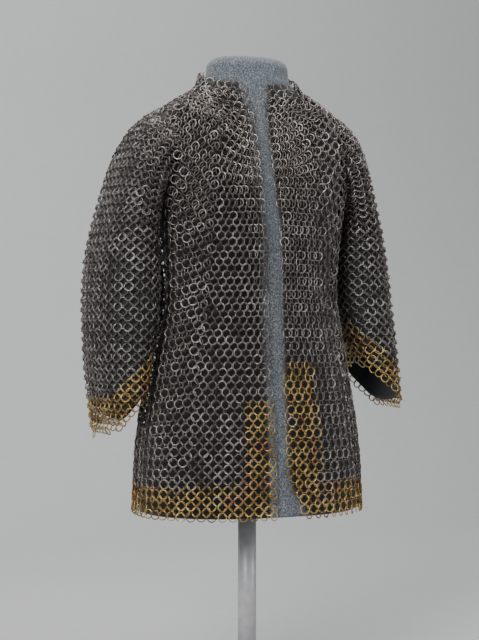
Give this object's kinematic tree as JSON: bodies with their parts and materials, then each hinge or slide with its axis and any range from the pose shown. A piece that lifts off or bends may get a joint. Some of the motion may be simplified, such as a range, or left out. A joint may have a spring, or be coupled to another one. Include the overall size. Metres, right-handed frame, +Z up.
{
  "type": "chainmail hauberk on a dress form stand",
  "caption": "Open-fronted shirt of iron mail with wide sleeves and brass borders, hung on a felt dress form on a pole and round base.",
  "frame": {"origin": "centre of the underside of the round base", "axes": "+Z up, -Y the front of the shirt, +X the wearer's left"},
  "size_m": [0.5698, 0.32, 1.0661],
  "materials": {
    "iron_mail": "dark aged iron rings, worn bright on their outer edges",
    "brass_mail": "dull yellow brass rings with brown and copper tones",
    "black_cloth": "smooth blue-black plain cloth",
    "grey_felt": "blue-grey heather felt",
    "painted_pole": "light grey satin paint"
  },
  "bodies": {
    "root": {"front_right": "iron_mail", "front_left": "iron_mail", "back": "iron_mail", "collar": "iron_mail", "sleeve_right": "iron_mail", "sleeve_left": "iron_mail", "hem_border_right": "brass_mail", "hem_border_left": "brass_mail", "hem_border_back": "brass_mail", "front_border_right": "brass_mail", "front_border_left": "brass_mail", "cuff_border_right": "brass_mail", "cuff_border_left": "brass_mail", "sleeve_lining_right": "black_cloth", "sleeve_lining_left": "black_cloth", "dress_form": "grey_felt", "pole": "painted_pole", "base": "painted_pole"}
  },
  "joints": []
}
※
**Objective:** Reproduce the full listing exactly.

**Answer to the problem:**
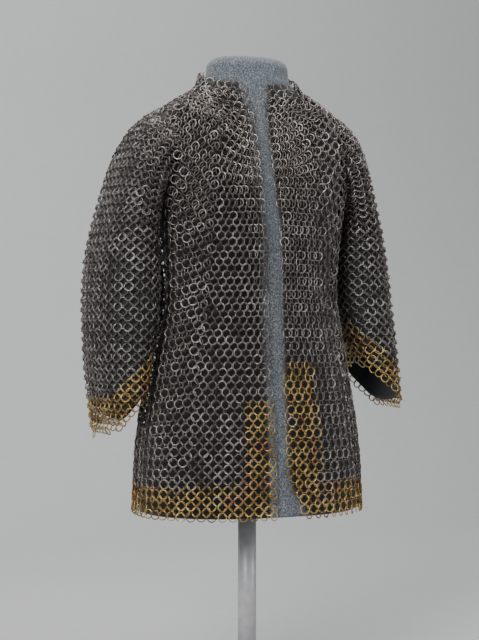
Give this object's kinematic tree as JSON: bodies with their parts and materials, then each hinge or slide with its axis and any range from the pose shown. A piece that lifts off or bends may get a joint. Some of the motion may be simplified, such as a range, or left out. A joint may have a spring, or be coupled to another one. Include the overall size. Metres, right-handed frame, +Z up.
{
  "type": "chainmail hauberk on a dress form stand",
  "caption": "Open-fronted shirt of iron mail with wide sleeves and brass borders, hung on a felt dress form on a pole and round base.",
  "frame": {"origin": "centre of the underside of the round base", "axes": "+Z up, -Y the front of the shirt, +X the wearer's left"},
  "size_m": [0.5698, 0.32, 1.0661],
  "materials": {
    "iron_mail": "dark aged iron rings, worn bright on their outer edges",
    "brass_mail": "dull yellow brass rings with brown and copper tones",
    "black_cloth": "smooth blue-black plain cloth",
    "grey_felt": "blue-grey heather felt",
    "painted_pole": "light grey satin paint"
  },
  "bodies": {
    "root": {"front_right": "iron_mail", "front_left": "iron_mail", "back": "iron_mail", "collar": "iron_mail", "sleeve_right": "iron_mail", "sleeve_left": "iron_mail", "hem_border_right": "brass_mail", "hem_border_left": "brass_mail", "hem_border_back": "brass_mail", "front_border_right": "brass_mail", "front_border_left": "brass_mail", "cuff_border_right": "brass_mail", "cuff_border_left": "brass_mail", "sleeve_lining_right": "black_cloth", "sleeve_lining_left": "black_cloth", "dress_form": "grey_felt", "pole": "painted_pole", "base": "painted_pole"}
  },
  "joints": []
}